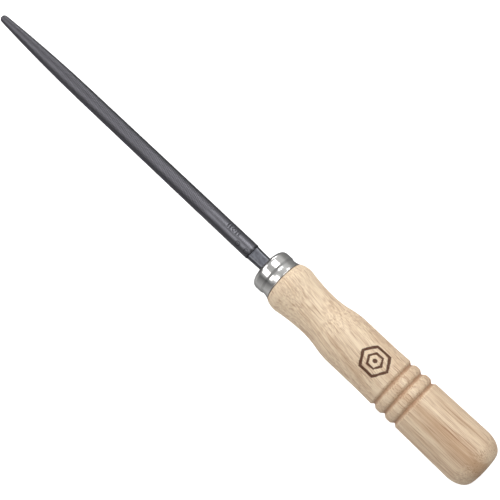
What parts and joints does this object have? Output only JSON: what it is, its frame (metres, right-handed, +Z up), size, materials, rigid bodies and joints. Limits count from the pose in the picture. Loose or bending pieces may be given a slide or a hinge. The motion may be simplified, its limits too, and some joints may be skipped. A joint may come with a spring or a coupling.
{
  "type": "round file with wooden handle",
  "caption": "Round tapered metalworking file with a turned wooden handle and a rolled steel ferrule.",
  "frame": {"origin": "centre of the handle's flat butt face, on the tool's axis", "axes": "+X along the tool's axis from the butt to the point of the file, +Z up with the tool lying down; the tang's two flats face +-Z"},
  "size_m": [0.2561, 0.02, 0.02],
  "materials": {
    "file_steel": "hardened steel, dark grey, finely toothed on the blade and ground smooth on heel and tang",
    "ferrule_steel": "bright polished",
    "handle_wood": "turned and sanded pale hardwood with a thin clear finish"
  },
  "bodies": {
    "root": {"file_blank": "file_steel", "ferrule": "ferrule_steel", "handle": "handle_wood"}
  },
  "joints": []
}
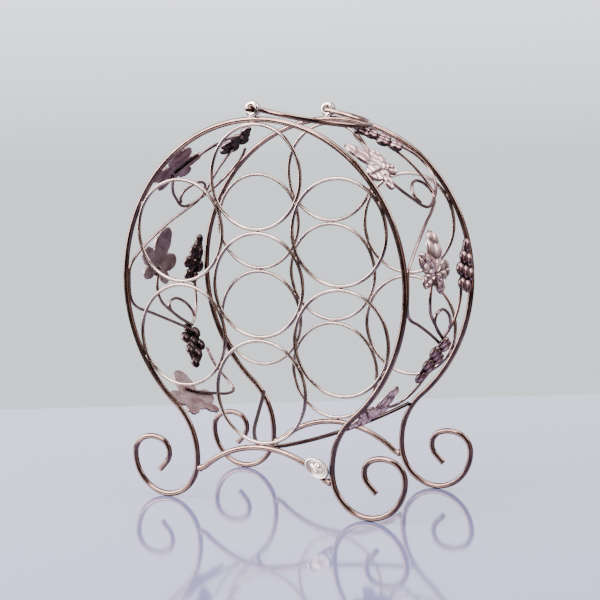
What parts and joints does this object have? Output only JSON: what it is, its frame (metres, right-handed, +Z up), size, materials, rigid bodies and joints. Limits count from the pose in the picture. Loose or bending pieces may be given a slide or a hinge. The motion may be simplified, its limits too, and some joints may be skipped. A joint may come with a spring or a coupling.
{
  "type": "wine rack",
  "caption": "Barrel-shaped bronze wire wine rack with ring cradles between two hooped end frames on scroll feet, leaf and grape side panels and a folding bow handle",
  "frame": {"origin": "on the floor under the middle of the rack", "axes": "+Z up, +Y from the bottle-neck side towards the back, +X to the right seen from the front"},
  "size_m": [0.3228, 0.16, 0.3835],
  "materials": {
    "frame": "glossy antique bronze lacquer",
    "ring": "glossy antique bronze lacquer",
    "handle": "glossy antique bronze lacquer, rubbed on the bow",
    "eye": "glossy antique bronze lacquer",
    "vine": "glossy antique bronze lacquer",
    "leaf": "semi-gloss antique copper, dark in the creases",
    "grape": "semi-gloss antique copper, dark in the creases",
    "badge": "rubbed antique copper"
  },
  "bodies": {
    "rack": {"front_loop": "frame", "back_loop": "frame", "front_ring_centre": "ring", "front_ring_top": "ring", "front_ring_bottom": "ring", "front_ring_upper_left": "ring", "front_ring_upper_right": "ring", "front_ring_lower_left": "ring", "front_ring_lower_right": "ring", "back_ring_centre": "ring", "back_ring_top": "ring", "back_ring_bottom": "ring", "back_ring_upper_left": "ring", "back_ring_upper_right": "ring", "back_ring_lower_left": "ring", "back_ring_lower_right": "ring", "front_arch": "frame", "back_arch": "frame", "badge": "badge", "front_eye": "eye", "back_eye": "eye", "right_outer_scroll": "vine", "right_inner_scroll": "vine", "right_top_stem": "vine", "right_main_vine": "vine", "right_leaf_stem": "vine", "right_grape_stem": "vine", "right_foot_vine": "vine", "right_stay": "frame", "right_upper_leaf": "leaf", "right_middle_leaf": "leaf", "right_lower_leaf": "leaf", "right_upper_grapes": "grape", "right_middle_grapes": "grape", "right_lower_grapes": "grape", "left_outer_scroll": "vine", "left_inner_scroll": "vine", "left_top_stem": "vine", "left_main_vine": "vine", "left_leaf_stem": "vine", "left_grape_stem": "vine", "left_foot_vine": "vine", "left_stay": "frame", "left_upper_leaf": "leaf", "left_middle_leaf": "leaf", "left_lower_leaf": "leaf", "left_upper_grapes": "grape", "left_middle_grapes": "grape", "left_lower_grapes": "grape"},
    "handle": {"handle": "handle"}
  },
  "joints": [
    {"name": "handle_hinge", "type": "hinge", "parent": "rack", "child": "handle", "pos_m": [0, 0, 0.376], "axis": [0, -1, 0], "range_deg": [0, 206]}
  ]
}
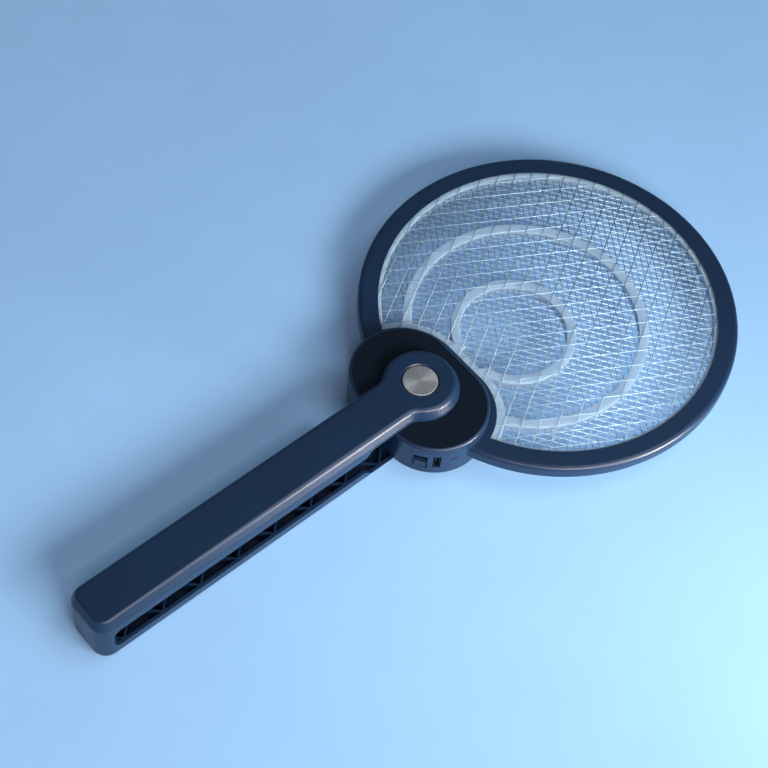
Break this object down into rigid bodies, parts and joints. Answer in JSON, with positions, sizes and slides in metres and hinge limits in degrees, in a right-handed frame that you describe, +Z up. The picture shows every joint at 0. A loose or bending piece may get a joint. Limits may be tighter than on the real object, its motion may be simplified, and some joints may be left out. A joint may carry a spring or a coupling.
{
  "type": "folding electric fly swatter",
  "caption": "Round mesh head with battery hub that folds into the slot of a forked handle, for swatting flies with a high-voltage grid.",
  "frame": {"origin": "centre of the bounding box in plan, on the flat underside of the lower arm that it lies on", "axes": "+Y along the object from the handle's butt to the ring's far rim, +Z up through both arms along the pivot, +X to the right, towards the side panel"},
  "size_m": [0.21, 0.4147, 0.0368],
  "materials": {
    "navy_plastic": "satin",
    "dark_inlay": "matt",
    "clear_plastic": "milky clear",
    "wire_steel": "bright",
    "spun_steel": "spun",
    "screw_steel": "zinc plated",
    "washer_nylon": "matt",
    "bush_brass": "turned",
    "board_green": "solder mask",
    "battery_sleeve": "shrink sleeve",
    "coil_tape": "taped winding",
    "capacitor_case": "sleeved",
    "black_plastic": "moulded",
    "knob_navy": "satin",
    "lamp_lens": "smoked"
  },
  "bodies": {
    "handle": {"handle_top": "navy_plastic", "handle_bottom": "navy_plastic", "butt_screws": "screw_steel", "pivot_post": "screw_steel", "pivot_screw": "screw_steel", "friction_washers": "washer_nylon", "pivot_caps": "spun_steel"},
    "head": {"head_front": "navy_plastic", "head_back": "navy_plastic", "inlay_front": "dark_inlay", "inlay_back": "dark_inlay", "side_panel": "navy_plastic", "spacer_front": "clear_plastic", "spacer_back": "clear_plastic", "mesh_front": "wire_steel", "mesh_center": "wire_steel", "mesh_back": "wire_steel", "pivot_bush": "bush_brass", "hub_screws": "screw_steel", "circuit_board": "board_green", "battery": "battery_sleeve", "battery_contacts": "screw_steel", "transformer": "coil_tape", "capacitors": "capacitor_case", "panel_board": "board_green", "switch_body": "black_plastic", "usb_socket": "screw_steel", "indicator_lens": "lamp_lens"},
    "switch": {"switch_knob": "knob_navy"}
  },
  "joints": [
    {"name": "head_fold", "type": "hinge", "parent": "handle", "child": "head", "pos_m": [0, 0.00715, 0.0184], "axis": [0, 0, 1], "range_deg": [0, 180]},
    {"name": "switch_slide", "type": "slide", "parent": "head", "child": "switch", "axis": [0, 0, 1], "range_m": [0, 0.004]}
  ]
}
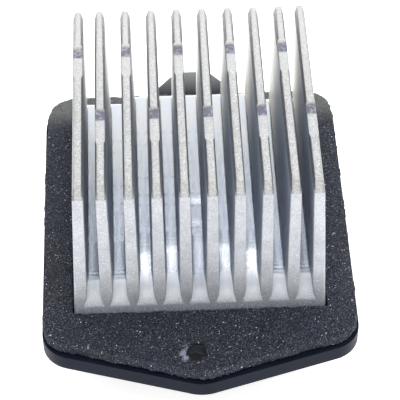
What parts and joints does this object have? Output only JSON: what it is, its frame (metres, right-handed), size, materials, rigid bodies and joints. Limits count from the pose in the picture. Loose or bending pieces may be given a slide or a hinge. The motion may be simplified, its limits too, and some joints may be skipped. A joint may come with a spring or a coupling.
{
  "type": "blower motor regulator module",
  "caption": "Finned cast aluminium heat sink with a foam seal on a pointed black plastic flange and closed driver housing.",
  "frame": {"origin": "middle of the bounding box in X and Y, on the outer face of the rear cover", "axes": "+Z along the fins away from the rear cover; +Y towards the hook tongue; X across the fins"},
  "size_m": [0.078, 0.1088, 0.0684],
  "materials": {
    "cast_aluminium": "die-cast, lightly blasted, brighter on the fin tops",
    "open_cell_foam": "charcoal open-cell foam",
    "black_plastic": "satin injection moulding",
    "board_laminate": "glass-epoxy laminate with solder resist",
    "package_resin": "moulded resin",
    "insulator_sheet": "filled silicone sheet",
    "tinned_metal": "tin plated",
    "steel": "zinc plated",
    "capacitor_sleeve": "shrunk sleeve",
    "film_resin": "dipped resin",
    "ferrite": "coated ferrite ring"
  },
  "bodies": {
    "root": {"heat_sink": "cast_aluminium", "foam_gasket": "open_cell_foam", "flange_housing": "black_plastic", "rear_cover": "black_plastic", "circuit_board": "board_laminate", "power_transistor_1": "package_resin", "power_transistor_2": "package_resin", "insulating_pad_1": "insulator_sheet", "insulating_pad_2": "insulator_sheet", "clamp_spring": "steel", "clamp_screw": "steel", "heat_sink_screw_1": "steel", "heat_sink_screw_2": "steel", "heat_sink_screw_3": "steel", "heat_sink_screw_4": "steel", "cover_screw_1": "steel", "cover_screw_2": "steel", "cover_screw_3": "steel", "cover_screw_4": "steel", "thermal_fuse": "tinned_metal", "shunt_resistor": "tinned_metal", "control_chip": "package_resin", "electrolytic_capacitor": "capacitor_sleeve", "film_capacitor": "film_resin", "choke": "ferrite", "terminal_1": "tinned_metal", "terminal_2": "tinned_metal", "terminal_3": "tinned_metal", "terminal_4": "tinned_metal", "terminal_5": "tinned_metal"}
  },
  "joints": []
}
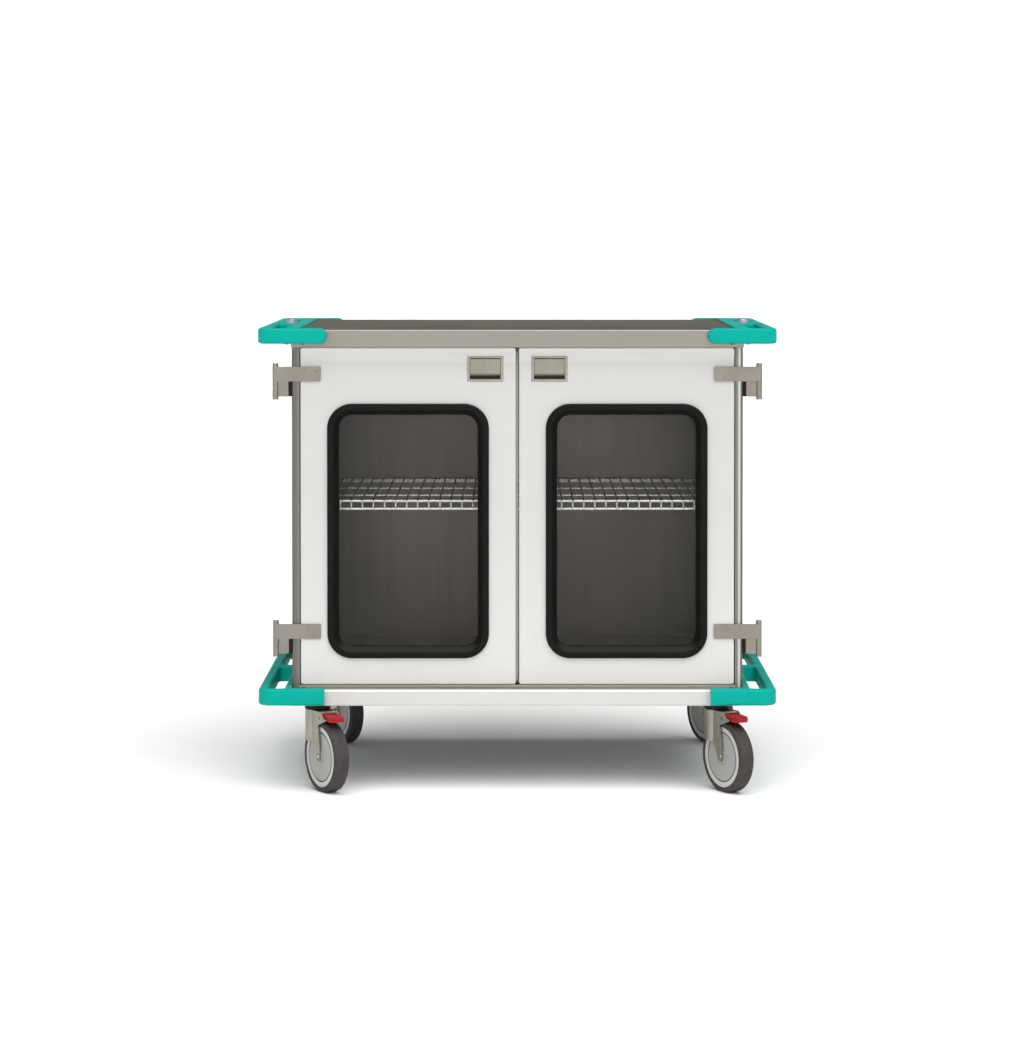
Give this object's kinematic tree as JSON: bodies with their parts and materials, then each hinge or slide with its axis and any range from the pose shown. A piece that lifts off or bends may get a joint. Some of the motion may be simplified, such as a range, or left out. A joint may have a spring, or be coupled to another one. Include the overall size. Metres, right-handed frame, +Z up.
{
  "type": "closed case cart",
  "caption": "Closed case cart: a wheeled steel cabinet with glazed swing doors, wrap-round bumpers with finger slots, paddle latches and braked swivel casters.",
  "frame": {"origin": "on the floor, under the middle of the cart's bounding box", "axes": "+X to the right along the front, +Y from the front to the back, +Z up"},
  "size_m": [1.1, 0.8054, 0.9935],
  "materials": {
    "white_enamel": "satin powder coat",
    "stainless_steel": "brushed",
    "worktop_steel": "brushed",
    "galvanised_steel": "satin",
    "hinge_steel": "satin",
    "latch_steel": "satin",
    "zinc_steel": "zinc plated",
    "bright_wire": "bright plated",
    "socket_alloy": "satin",
    "stainless_screw": "machined",
    "black_steel": "blackened",
    "teal_plastic": "fine grained",
    "black_plastic": "moulded",
    "black_rubber": "matt",
    "grey_rubber": "matt",
    "clear_pane": "clear",
    "grey_wheel": "moulded",
    "dark_tyre": "matt",
    "red_plastic": "moulded"
  },
  "bodies": {
    "cart": {"base_deck": "white_enamel", "caster_beams": "galvanised_steel", "cabinet_floor": "stainless_steel", "cabinet_wrap": "stainless_steel", "inner_floor": "stainless_steel", "door_threshold": "stainless_steel", "front_frame": "stainless_steel", "ceiling_panel": "stainless_steel", "worktop": "worktop_steel", "handle_bumper_left": "teal_plastic", "handle_bumper_right": "teal_plastic", "base_bumper_left": "teal_plastic", "base_bumper_right": "teal_plastic", "handle_sockets": "socket_alloy", "bumper_screws": "black_steel", "shelf_brackets": "stainless_steel", "wire_shelf": "bright_wire", "hinge_leaves": "hinge_steel", "hinge_pins": "hinge_steel", "hinge_spacers": "black_plastic", "hinge_leaf_screws": "stainless_screw", "caster_heads": "black_plastic", "caster_stems": "galvanised_steel"},
    "door_left": {"door_left_shell": "white_enamel", "door_left_inner_skin": "white_enamel", "door_left_window_gasket": "black_rubber", "door_left_window_pane": "clear_pane", "door_left_hinge_straps": "hinge_steel", "door_left_strap_screws": "stainless_screw", "door_left_latch_cup": "latch_steel", "door_left_centre_seal": "grey_rubber"},
    "latch_paddle_left": {"latch_paddle_left": "latch_steel"},
    "latch_bolt_left": {"latch_bolt_left": "galvanised_steel"},
    "door_right": {"door_right_shell": "white_enamel", "door_right_inner_skin": "white_enamel", "door_right_window_gasket": "black_rubber", "door_right_window_pane": "clear_pane", "door_right_hinge_straps": "hinge_steel", "door_right_strap_screws": "stainless_screw", "door_right_latch_cup": "latch_steel"},
    "latch_paddle_right": {"latch_paddle_right": "latch_steel"},
    "latch_bolt_right": {"latch_bolt_right": "galvanised_steel"},
    "caster_front_left": {"caster_front_left_fork": "zinc_steel", "caster_front_left_axle": "zinc_steel"},
    "wheel_front_left": {"wheel_front_left_centre": "grey_wheel", "wheel_front_left_tyre": "dark_tyre"},
    "brake_pedal_front_left": {"brake_pedal_front_left": "red_plastic"},
    "caster_front_right": {"caster_front_right_fork": "zinc_steel", "caster_front_right_axle": "zinc_steel"},
    "wheel_front_right": {"wheel_front_right_centre": "grey_wheel", "wheel_front_right_tyre": "dark_tyre"},
    "brake_pedal_front_right": {"brake_pedal_front_right": "red_plastic"},
    "caster_rear_left": {"caster_rear_left_fork": "zinc_steel", "caster_rear_left_axle": "zinc_steel"},
    "wheel_rear_left": {"wheel_rear_left_centre": "grey_wheel", "wheel_rear_left_tyre": "dark_tyre"},
    "caster_rear_right": {"caster_rear_right_fork": "zinc_steel", "caster_rear_right_axle": "zinc_steel"},
    "wheel_rear_right": {"wheel_rear_right_centre": "grey_wheel", "wheel_rear_right_tyre": "dark_tyre"}
  },
  "joints": [
    {"name": "door_left_swing", "type": "hinge", "parent": "cart", "child": "door_left", "pos_m": [-0.5145, -0.29908, 0.59575], "axis": [0, 0, -1], "range_deg": [0, 270]},
    {"name": "door_right_swing", "type": "hinge", "parent": "cart", "child": "door_right", "pos_m": [0.5145, -0.29908, 0.59575], "axis": [0, 0, 1], "range_deg": [0, 270]},
    {"name": "latch_paddle_left_pull", "type": "hinge", "parent": "door_left", "child": "latch_paddle_left", "pos_m": [-0.0683, -0.29833, 0.91519], "axis": [-1, 0, 0], "range_deg": [0, 35], "stiffness_Nm_per_rad": 0.3, "springref_deg": -11.46},
    {"name": "latch_bolt_left_slide", "type": "slide", "parent": "door_left", "child": "latch_bolt_left", "axis": [0, 0, -1], "range_m": [0, 0.0098]},
    {"name": "latch_paddle_right_pull", "type": "hinge", "parent": "door_right", "child": "latch_paddle_right", "pos_m": [0.0683, -0.29833, 0.91519], "axis": [-1, 0, 0], "range_deg": [0, 35], "stiffness_Nm_per_rad": 0.3, "springref_deg": -11.46},
    {"name": "latch_bolt_right_slide", "type": "slide", "parent": "door_right", "child": "latch_bolt_right", "axis": [0, 0, -1], "range_m": [0, 0.0098]},
    {"name": "caster_front_left_swivel", "type": "hinge", "parent": "cart", "child": "caster_front_left", "pos_m": [-0.426, -0.29533, 0.1717], "axis": [0, 0, 1], "continuous": true},
    {"name": "wheel_front_left_spin", "type": "hinge", "parent": "caster_front_left", "child": "wheel_front_left", "pos_m": [-0.40468, -0.33152, 0.075], "axis": [0.8616, 0.5075, 0], "continuous": true},
    {"name": "brake_pedal_front_left_lift", "type": "hinge", "parent": "caster_front_left", "child": "brake_pedal_front_left", "pos_m": [-0.40113, -0.33755, 0.1585], "axis": [-0.8616, -0.5075, 0], "range_deg": [0, 12]},
    {"name": "caster_front_right_swivel", "type": "hinge", "parent": "cart", "child": "caster_front_right", "pos_m": [0.426, -0.29533, 0.1717], "axis": [0, 0, 1], "continuous": true},
    {"name": "wheel_front_right_spin", "type": "hinge", "parent": "caster_front_right", "child": "wheel_front_right", "pos_m": [0.44732, -0.33152, 0.075], "axis": [0.8616, 0.5075, 0], "continuous": true},
    {"name": "brake_pedal_front_right_lift", "type": "hinge", "parent": "caster_front_right", "child": "brake_pedal_front_right", "pos_m": [0.45087, -0.33755, 0.1585], "axis": [-0.8616, -0.5075, 0], "range_deg": [0, 12]},
    {"name": "caster_rear_left_swivel", "type": "hinge", "parent": "cart", "child": "caster_rear_left", "pos_m": [-0.426, 0.35067, 0.1717], "axis": [0, 0, 1], "continuous": true},
    {"name": "wheel_rear_left_spin", "type": "hinge", "parent": "caster_rear_left", "child": "wheel_rear_left", "pos_m": [-0.40468, 0.31448, 0.075], "axis": [0.8616, 0.5075, 0], "continuous": true},
    {"name": "caster_rear_right_swivel", "type": "hinge", "parent": "cart", "child": "caster_rear_right", "pos_m": [0.426, 0.35067, 0.1717], "axis": [0, 0, 1], "continuous": true},
    {"name": "wheel_rear_right_spin", "type": "hinge", "parent": "caster_rear_right", "child": "wheel_rear_right", "pos_m": [0.44732, 0.31448, 0.075], "axis": [0.8616, 0.5075, 0], "continuous": true}
  ],
  "couplings": [
    {"joint": "latch_bolt_left_slide", "follows": "latch_paddle_left_pull", "m_per_rad": 0.016},
    {"joint": "latch_bolt_right_slide", "follows": "latch_paddle_right_pull", "m_per_rad": 0.016}
  ]
}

» **Task instructions**
Check each line above for the string "down" and show the ones that have it.

» **The output**
  "frame": {"origin": "centre of the handle's flat butt face, on the tool's axis", "axes": "+X along the tool's axis from the butt to the point of the file, +Z up with the tool lying down; the tang's two flats face +-Z"},
Break this object down into rigid bodies, parts and joints. Answer in JSON, with positions, sizes and slides in metres and hinge limits in degrees, in a right-handed frame that you describe, +Z up. The picture shows every joint at 0. A loose or bending piece may get a joint. Limits may be tighter than on the real object, its motion may be simplified, and some joints may be left out. A joint may carry a spring or a coupling.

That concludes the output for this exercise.